Given exercise -
How does the data below read from its first line through the line containing "return points"? Print those lines exactly.

Provided material -
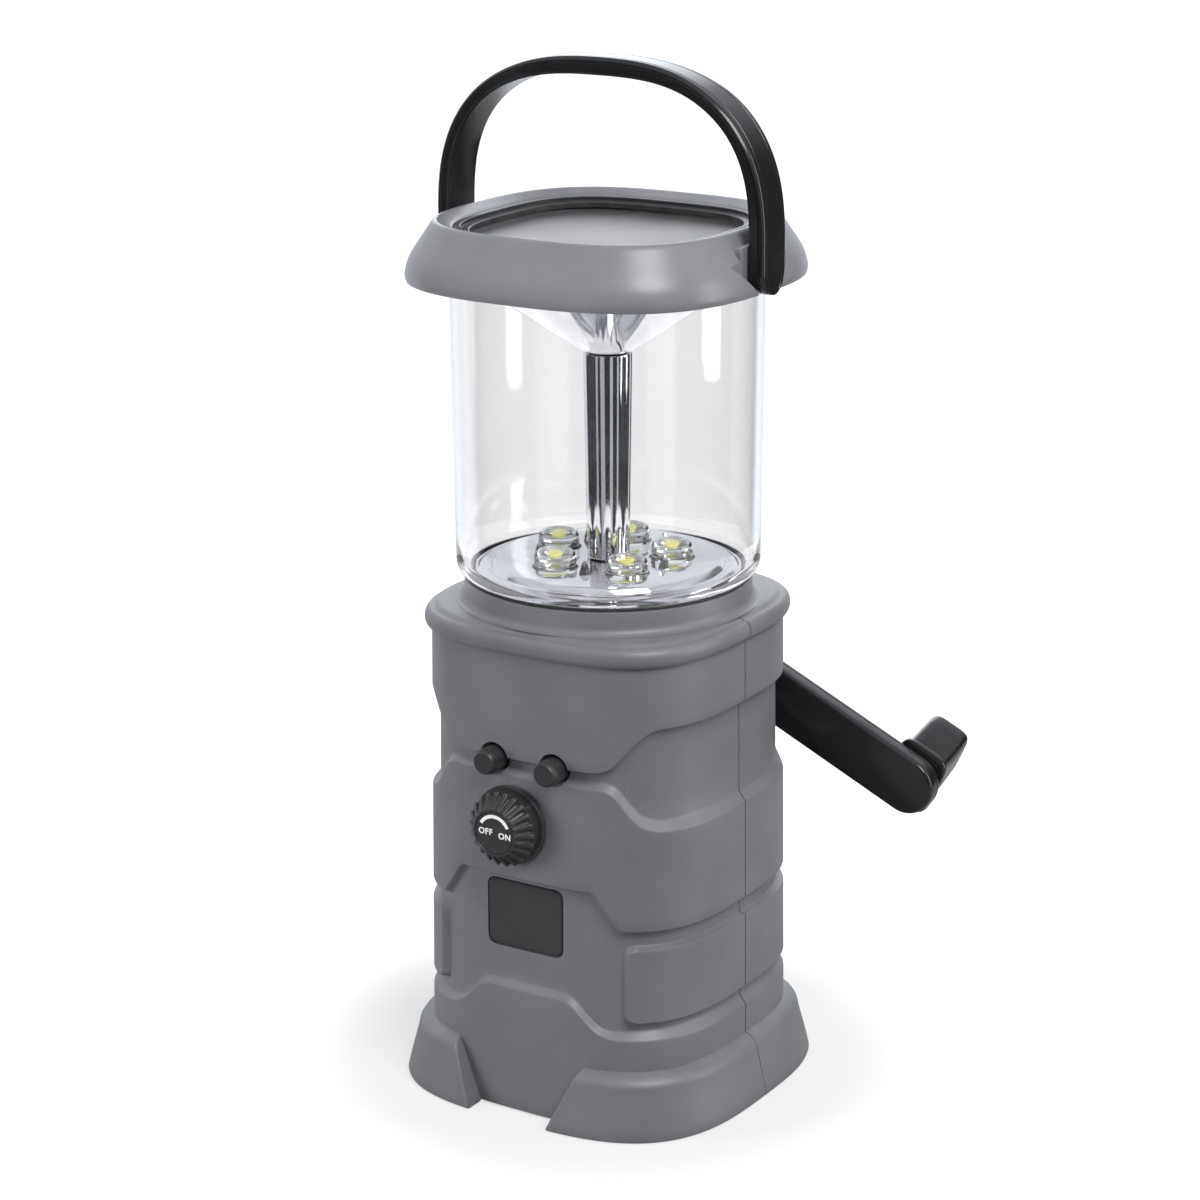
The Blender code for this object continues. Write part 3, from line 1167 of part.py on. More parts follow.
def make_battery(finish):
    """Three cells standing side by side in an open holder on the base plate."""
    pitch = 2.0 * CELL_RADIUS + GAP
    low = BASE_PLATE_THICKNESS + GAP
    floor = low + HOLDER_WALL
    half_width = pitch * CELL_COUNT / 2.0 + GAP + HOLDER_WALL
    half_depth = CELL_RADIUS + GAP + HOLDER_WALL
    base = floor + GAP
    cell_top = rotor_centre()[1] - STATOR_RADIUS - CELL_CLEARANCE
    shoulder = cell_top - CELL_NUB_HEIGHT
    top = floor + (cell_top - base) * HOLDER_OPEN_SHARE
    holder = box("battery_holder", (-half_width, HOLDER_Y - half_depth, low),
                 (half_width, HOLDER_Y + half_depth, top))
    cut(holder, box("well", (HOLDER_WALL - half_width, HOLDER_Y - half_depth + HOLDER_WALL, floor),
                    (half_width - HOLDER_WALL, HOLDER_Y + half_depth - HOLDER_WALL, top + OVERRUN)))
    dress(holder, finish["black"])
    for index in range(CELL_COUNT):
        x = pitch * (index - (CELL_COUNT - 1) / 2.0)
        profile = [(0, base), (CELL_RADIUS, base), (CELL_RADIUS, shoulder),
                   (CELL_NUB_RADIUS, shoulder), (CELL_NUB_RADIUS, cell_top), (0, cell_top)]
        cell = turned(f"battery_cell_{index + 1}", profile, CELL_SIDES)
        dress(place(cell, UPRIGHT, (x, HOLDER_Y, 0)), finish["cell"])


# Gear train and dynamo

def gear_outline(teeth, module, turn):
    """Toothed outline with straight flanks, turned so that a tooth points that way."""
    pitch = module * teeth / 2.0
    levels = ((pitch - TOOTH_ROOT_SHARE * module, TOOTH_FOOT_HALF_SHARE),
              (pitch + TOOTH_TIP_SHARE * module, TOOTH_TIP_HALF_SHARE))
    points = []
    for index in range(teeth):
        middle = turn + 2.0 * math.pi * index / teeth
        step = math.pi / teeth
        for radius, share in levels:
            angle = middle - step * share
            points.append((radius * math.cos(angle), radius * math.sin(angle)))
        for radius, share in reversed(levels):
            angle = middle + step * share
            points.append((radius * math.cos(angle), radius * math.sin(angle)))
    return points


def idler_centre():
    """X and Z of the intermediate gear's axle."""
    distance = FIRST_MODULE * (CRANK_GEAR_TEETH + IDLER_PINION_TEETH) / 2.0
    return (distance * math.cos(IDLER_DIRECTION), CRANK_HEIGHT + distance * math.sin(IDLER_DIRECTION))


def rotor_centre():
    """X and Z of the rotor's shaft, on the middle line under the crank shaft."""
    distance = SECOND_MODULE * (IDLER_GEAR_TEETH + ROTOR_PINION_TEETH) / 2.0
    x, z = idler_centre()
    return (0, z - math.sqrt(distance ** 2 - x ** 2))


def frame_rear():
    """Depth of the gear frame's rear face, with its corners clear of the curved wall."""
    top = gear_frame_span()[1]
    return depth_on_body(GEAR_FRAME_HALF, inner_half(top)) - GEAR_FRAME_CLEARANCE


def frame_front():
    """Depth of the front face of the gear frame's front plate."""
    clear = 2 * GEAR_FACE + 4 * GEAR_RUN_GAP
    return frame_rear() - 2 * GEAR_FRAME_PLATE - clear


def gear_layers():
    """Near and far depth of the first gear layer, at the back, and of the second."""
    inside = frame_rear() - GEAR_FRAME_PLATE
    first_far = inside - GEAR_RUN_GAP
    first_near = first_far - GEAR_FACE
    second_far = first_near - 2 * GEAR_RUN_GAP
    return (first_near, first_far), (second_far - GEAR_FACE, second_far)


def toothed_wheel(name, teeth, module, turn, centre, layer):
    """Gear with its axis along Y, in a layer of the train."""
    x, z = centre
    outline = [(x + across, z + up) for across, up in gear_outline(teeth, module, turn)]
    return along_depth(name, outline, layer[0], layer[1])


def shaft(name, radius, centre, near, far, sides=SMALL_SIDES):
    """Round bar along Y between two depths."""
    return place(cylinder(name, radius, near, far, sides), TO_BACK, (centre[0], 0, centre[1]))


def make_gears(finish):
    """Crank gear, intermediate gear and rotor, in a frame of two plates."""
    first, second = gear_layers()
    crank = (0, CRANK_HEIGHT)
    idler, rotor = idler_centre(), rotor_centre()
    front = frame_front()
    front_inside = front + GEAR_FRAME_PLATE

    crank_gear = toothed_wheel("crank_gear", CRANK_GEAR_TEETH, FIRST_MODULE, IDLER_DIRECTION, crank, first)
    cut(crank_gear, shaft("bore", SHAFT_RADIUS + GAP, crank, first[0] - OVERRUN, first[1] + OVERRUN,
                          ROUND_SIDES))
    dress(crank_gear, finish["white"], (0, 0, CRANK_HEIGHT))
    dress(shaft("crank_shaft", SHAFT_RADIUS, crank, front + GAP, shaft_end(), ROUND_SIDES),
          finish["steel"], (0, 0, CRANK_HEIGHT))

    tooth = math.pi / IDLER_PINION_TEETH
    opposite = IDLER_DIRECTION + math.pi + tooth
    pinion = toothed_wheel("idler_gear", IDLER_PINION_TEETH, FIRST_MODULE, opposite, idler,
                           (second[1] - GAP, first[1]))
    toward_rotor = math.atan2(rotor[1] - idler[1], rotor[0] - idler[0])
    wheel = toothed_wheel("wheel", IDLER_GEAR_TEETH, SECOND_MODULE, toward_rotor, idler, second)
    join(pinion, wheel)
    cut(pinion, shaft("bore", IDLER_AXLE_RADIUS + GAP, idler, second[0] - OVERRUN, first[1] + OVERRUN))
    dress(pinion, finish["white"], (idler[0], 0, idler[1]))
    dress(shaft("idler_axle", IDLER_AXLE_RADIUS, idler, front + GAP, frame_rear() - GAP), finish["steel"])

    stator_front = front - GAP - STATOR_LENGTH
    back = toward_rotor + math.pi + math.pi / ROTOR_PINION_TEETH
    rotor_piece = toothed_wheel("dynamo_rotor", ROTOR_PINION_TEETH, SECOND_MODULE, back, rotor, second)
    magnet_far = front - GAP - STATOR_WALL - GAP
    magnet_near = stator_front + STATOR_WALL + GAP
    join(rotor_piece,
         shaft("axle", ROTOR_SHAFT_RADIUS, rotor, stator_front + GAP, second[1] + GEAR_RUN_GAP),
         shaft("magnet", ROTOR_RADIUS, rotor, magnet_near, magnet_far, ROUND_SIDES))
    dress(rotor_piece, finish["steel"], (rotor[0], 0, rotor[1]))

    stator = shaft("dynamo_stator", STATOR_RADIUS, rotor, stator_front, front - GAP, ROUND_SIDES)
    cut(stator,
        shaft("space", STATOR_RADIUS - STATOR_WALL, rotor, stator_front + STATOR_WALL,
              front - GAP - STATOR_WALL, ROUND_SIDES),
        shaft("bearing", ROTOR_SHAFT_RADIUS + GAP, rotor, stator_front - OVERRUN, front + OVERRUN))
    dress(stator, finish["steel"])
    make_gear_frame(finish, front, front_inside, crank, idler, rotor)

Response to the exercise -
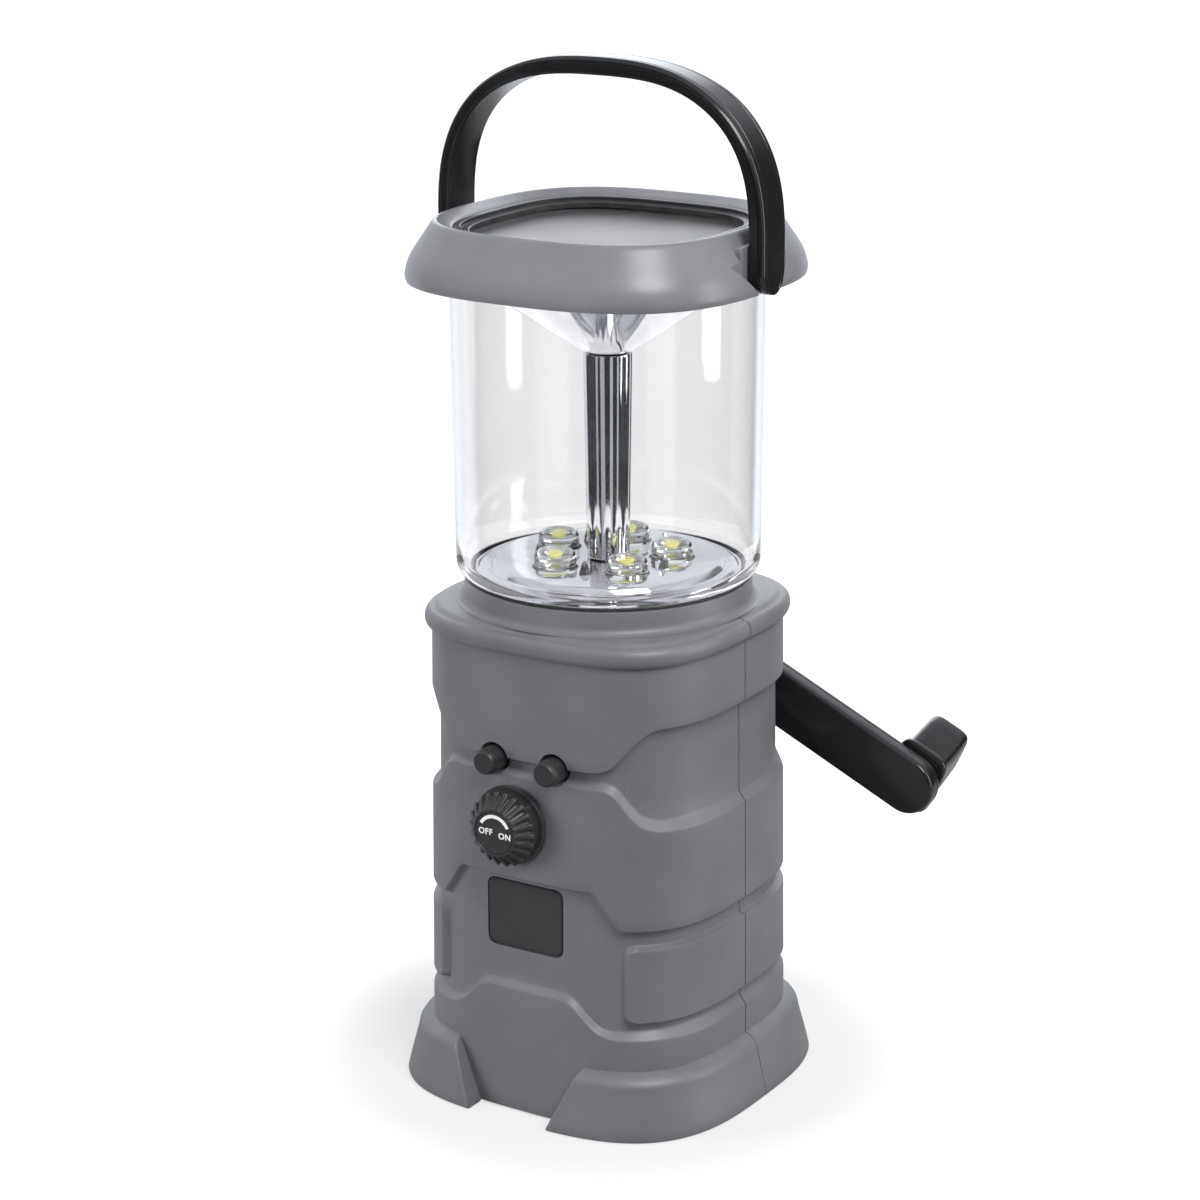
The Blender code for this object continues. Write part 3, from line 1167 of part.py on. More parts follow.
def make_battery(finish):
    """Three cells standing side by side in an open holder on the base plate."""
    pitch = 2.0 * CELL_RADIUS + GAP
    low = BASE_PLATE_THICKNESS + GAP
    floor = low + HOLDER_WALL
    half_width = pitch * CELL_COUNT / 2.0 + GAP + HOLDER_WALL
    half_depth = CELL_RADIUS + GAP + HOLDER_WALL
    base = floor + GAP
    cell_top = rotor_centre()[1] - STATOR_RADIUS - CELL_CLEARANCE
    shoulder = cell_top - CELL_NUB_HEIGHT
    top = floor + (cell_top - base) * HOLDER_OPEN_SHARE
    holder = box("battery_holder", (-half_width, HOLDER_Y - half_depth, low),
                 (half_width, HOLDER_Y + half_depth, top))
    cut(holder, box("well", (HOLDER_WALL - half_width, HOLDER_Y - half_depth + HOLDER_WALL, floor),
                    (half_width - HOLDER_WALL, HOLDER_Y + half_depth - HOLDER_WALL, top + OVERRUN)))
    dress(holder, finish["black"])
    for index in range(CELL_COUNT):
        x = pitch * (index - (CELL_COUNT - 1) / 2.0)
        profile = [(0, base), (CELL_RADIUS, base), (CELL_RADIUS, shoulder),
                   (CELL_NUB_RADIUS, shoulder), (CELL_NUB_RADIUS, cell_top), (0, cell_top)]
        cell = turned(f"battery_cell_{index + 1}", profile, CELL_SIDES)
        dress(place(cell, UPRIGHT, (x, HOLDER_Y, 0)), finish["cell"])


# Gear train and dynamo

def gear_outline(teeth, module, turn):
    """Toothed outline with straight flanks, turned so that a tooth points that way."""
    pitch = module * teeth / 2.0
    levels = ((pitch - TOOTH_ROOT_SHARE * module, TOOTH_FOOT_HALF_SHARE),
              (pitch + TOOTH_TIP_SHARE * module, TOOTH_TIP_HALF_SHARE))
    points = []
    for index in range(teeth):
        middle = turn + 2.0 * math.pi * index / teeth
        step = math.pi / teeth
        for radius, share in levels:
            angle = middle - step * share
            points.append((radius * math.cos(angle), radius * math.sin(angle)))
        for radius, share in reversed(levels):
            angle = middle + step * share
            points.append((radius * math.cos(angle), radius * math.sin(angle)))
    return points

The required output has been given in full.